WHAT IS EXPECTED.
Go through the entries below and copy each line containing the word "metres".

TASK INPUTS.

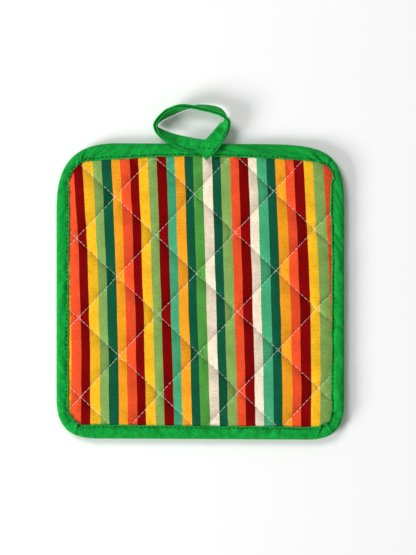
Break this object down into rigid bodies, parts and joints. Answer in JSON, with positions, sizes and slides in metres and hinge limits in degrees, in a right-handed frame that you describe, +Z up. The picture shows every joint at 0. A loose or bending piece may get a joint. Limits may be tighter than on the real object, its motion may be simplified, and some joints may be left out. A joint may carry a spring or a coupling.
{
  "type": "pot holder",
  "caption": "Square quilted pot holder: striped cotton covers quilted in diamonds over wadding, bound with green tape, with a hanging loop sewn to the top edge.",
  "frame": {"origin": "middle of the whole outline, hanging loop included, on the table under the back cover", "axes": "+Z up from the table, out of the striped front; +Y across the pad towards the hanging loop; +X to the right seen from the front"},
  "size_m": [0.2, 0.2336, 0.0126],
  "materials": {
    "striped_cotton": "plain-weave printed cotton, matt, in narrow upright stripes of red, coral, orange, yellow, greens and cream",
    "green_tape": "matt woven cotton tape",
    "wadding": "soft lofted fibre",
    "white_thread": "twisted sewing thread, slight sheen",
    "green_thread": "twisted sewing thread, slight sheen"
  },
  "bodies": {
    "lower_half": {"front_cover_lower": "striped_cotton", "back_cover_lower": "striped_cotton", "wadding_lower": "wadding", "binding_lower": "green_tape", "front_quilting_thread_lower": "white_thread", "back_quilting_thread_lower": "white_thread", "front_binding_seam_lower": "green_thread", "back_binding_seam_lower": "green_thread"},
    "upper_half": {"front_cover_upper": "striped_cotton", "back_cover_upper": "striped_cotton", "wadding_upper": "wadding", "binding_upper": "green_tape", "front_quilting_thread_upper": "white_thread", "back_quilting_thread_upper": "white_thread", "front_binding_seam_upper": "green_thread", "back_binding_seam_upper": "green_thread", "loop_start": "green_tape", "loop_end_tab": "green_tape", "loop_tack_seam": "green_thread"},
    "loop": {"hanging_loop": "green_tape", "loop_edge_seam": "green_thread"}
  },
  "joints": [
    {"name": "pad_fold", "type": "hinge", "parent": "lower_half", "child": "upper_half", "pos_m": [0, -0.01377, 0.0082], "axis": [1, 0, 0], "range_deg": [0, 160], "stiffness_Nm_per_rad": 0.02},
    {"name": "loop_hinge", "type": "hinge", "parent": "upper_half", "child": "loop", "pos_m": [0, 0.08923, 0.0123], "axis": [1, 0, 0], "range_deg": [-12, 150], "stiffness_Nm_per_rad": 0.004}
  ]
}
==
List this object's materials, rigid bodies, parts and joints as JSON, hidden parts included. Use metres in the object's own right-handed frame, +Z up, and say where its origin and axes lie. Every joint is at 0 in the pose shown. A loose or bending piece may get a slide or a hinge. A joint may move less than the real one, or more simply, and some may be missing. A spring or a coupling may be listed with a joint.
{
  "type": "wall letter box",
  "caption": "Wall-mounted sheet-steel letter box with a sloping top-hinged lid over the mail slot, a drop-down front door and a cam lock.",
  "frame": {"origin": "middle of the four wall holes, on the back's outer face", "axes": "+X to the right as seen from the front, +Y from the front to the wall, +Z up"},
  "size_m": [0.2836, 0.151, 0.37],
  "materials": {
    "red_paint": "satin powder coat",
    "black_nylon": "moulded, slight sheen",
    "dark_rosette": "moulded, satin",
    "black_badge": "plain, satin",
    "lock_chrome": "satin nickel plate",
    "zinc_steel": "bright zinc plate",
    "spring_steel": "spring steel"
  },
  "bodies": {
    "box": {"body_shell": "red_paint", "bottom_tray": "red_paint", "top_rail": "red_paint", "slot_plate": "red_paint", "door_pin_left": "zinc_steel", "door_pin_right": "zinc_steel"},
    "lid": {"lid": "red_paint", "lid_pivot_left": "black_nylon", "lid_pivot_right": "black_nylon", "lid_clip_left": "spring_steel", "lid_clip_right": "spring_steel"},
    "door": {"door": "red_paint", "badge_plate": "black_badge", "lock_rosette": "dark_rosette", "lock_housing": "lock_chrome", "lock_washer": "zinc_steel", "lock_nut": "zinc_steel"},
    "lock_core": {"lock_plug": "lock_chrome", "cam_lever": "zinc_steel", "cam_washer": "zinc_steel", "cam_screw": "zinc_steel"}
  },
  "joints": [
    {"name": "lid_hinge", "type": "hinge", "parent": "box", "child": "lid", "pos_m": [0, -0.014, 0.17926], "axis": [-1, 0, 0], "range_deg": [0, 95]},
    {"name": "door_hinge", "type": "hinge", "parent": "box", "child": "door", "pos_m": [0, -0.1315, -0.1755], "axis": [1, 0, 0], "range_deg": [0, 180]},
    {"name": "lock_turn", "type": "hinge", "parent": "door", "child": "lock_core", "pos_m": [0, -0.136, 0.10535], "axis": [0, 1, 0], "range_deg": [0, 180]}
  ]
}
---
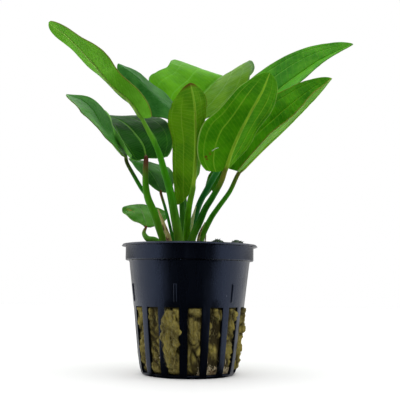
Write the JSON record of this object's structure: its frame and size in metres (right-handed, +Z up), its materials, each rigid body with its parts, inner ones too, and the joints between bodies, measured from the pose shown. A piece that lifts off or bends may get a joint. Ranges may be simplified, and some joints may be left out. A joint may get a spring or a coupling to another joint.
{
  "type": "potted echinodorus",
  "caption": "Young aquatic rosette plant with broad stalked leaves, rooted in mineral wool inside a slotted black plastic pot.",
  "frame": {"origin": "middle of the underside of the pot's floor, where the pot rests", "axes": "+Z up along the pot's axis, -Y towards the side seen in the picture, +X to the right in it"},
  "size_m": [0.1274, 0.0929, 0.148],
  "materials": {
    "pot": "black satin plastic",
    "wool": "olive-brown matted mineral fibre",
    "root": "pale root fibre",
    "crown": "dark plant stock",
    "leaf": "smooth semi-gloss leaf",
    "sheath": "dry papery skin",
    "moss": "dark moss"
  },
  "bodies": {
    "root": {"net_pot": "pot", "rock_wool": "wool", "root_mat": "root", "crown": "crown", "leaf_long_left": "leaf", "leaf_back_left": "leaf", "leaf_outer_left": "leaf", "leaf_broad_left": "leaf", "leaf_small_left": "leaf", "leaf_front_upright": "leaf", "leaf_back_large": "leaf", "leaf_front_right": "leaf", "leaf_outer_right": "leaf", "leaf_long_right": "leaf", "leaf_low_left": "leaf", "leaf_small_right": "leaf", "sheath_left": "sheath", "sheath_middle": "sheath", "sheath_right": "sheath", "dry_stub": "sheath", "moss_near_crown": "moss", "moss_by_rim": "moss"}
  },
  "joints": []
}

OUTPUT BELOW.
Break this object down into rigid bodies, parts and joints. Answer in JSON, with positions, sizes and slides in metres and hinge limits in degrees, in a right-handed frame that you describe, +Z up. The picture shows every joint at 0. A loose or bending piece may get a joint. Limits may be tighter than on the real object, its motion may be simplified, and some joints may be left out. A joint may carry a spring or a coupling.
List this object's materials, rigid bodies, parts and joints as JSON, hidden parts included. Use metres in the object's own right-handed frame, +Z up, and say where its origin and axes lie. Every joint is at 0 in the pose shown. A loose or bending piece may get a slide or a hinge. A joint may move less than the real one, or more simply, and some may be missing. A spring or a coupling may be listed with a joint.
Write the JSON record of this object's structure: its frame and size in metres (right-handed, +Z up), its materials, each rigid body with its parts, inner ones too, and the joints between bodies, measured from the pose shown. A piece that lifts off or bends may get a joint. Ranges may be simplified, and some joints may be left out. A joint may get a spring or a coupling to another joint.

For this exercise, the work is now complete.